Posted by vsmith on Thursday, June 29, 2006 4:54 PM
Which movies or shows, TV or Cinema, have shown model RRs, in any scale , and how well were they done?

I'll start off with most recently..

The Good: Superman Returns
..shows a HUGE layout using HO to G in a forced perspective to make it look larger than it was. Very nicely done as a prop, realistic buildings and scenery, not intended as an accurate model RR but as a prop to support part of the storyline. As such its very successfull.
Kevin Spacey as Lex Luthor is nuts, always has been, but if anyone didnt know that they've been living under a rock since the 50's, but he's also wealthier that sin, and that to me is what the layout depicts, what having no limits might produce[;)]

Tha Addams Family
...resurrected what had to be for me the reason I got interested in model trains in the first place.
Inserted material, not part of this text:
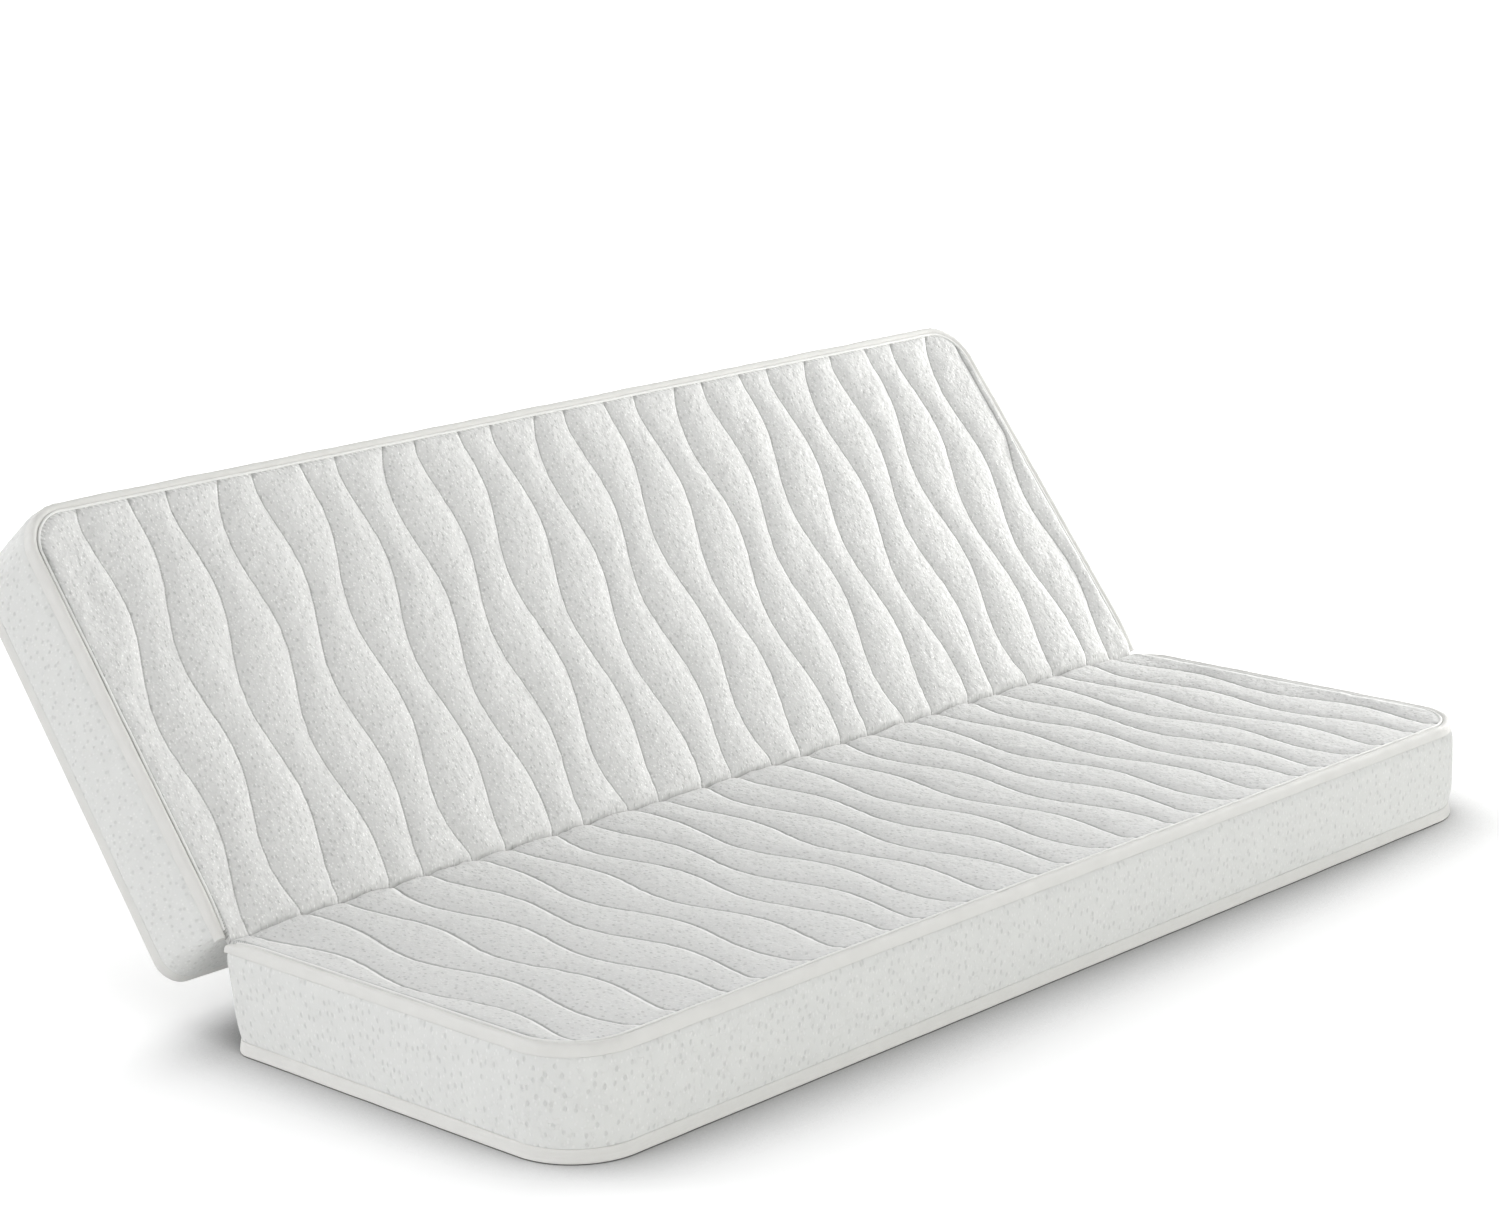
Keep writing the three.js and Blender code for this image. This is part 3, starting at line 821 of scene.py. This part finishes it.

Gomez Addams O gauge layout he runs like a juggernaut while contemplating the fate of his brother Fester..great homage to the terrific, and IMHO much BETTER if smaller layout depicted in the TV series. I always thought that Gomez's character was a positive one, he, and his family, while being different, were always more open and free that their rigid uptight stodgy neighbors who were frightened of them just because they were different.....and had quicksand in their backyard.

The Bad: A Might Wind
...showed an O gauge layout poorly detailed and cheesily done, a real poke in the eye to model rrs of all gauges.

And the UGLY!
Now I dont know if theirs ever been a worse portrail of modell RRs that the creepy uber-geek husband in A Mighty Wind, was the guy supposed to be Autistic or something? I was really disturbed by that image because while I've met some real nuts, a-holes, and honest to goodness Characters...I've NEVER met anyone as tweeked as that....

Anyway what other depections do you remember...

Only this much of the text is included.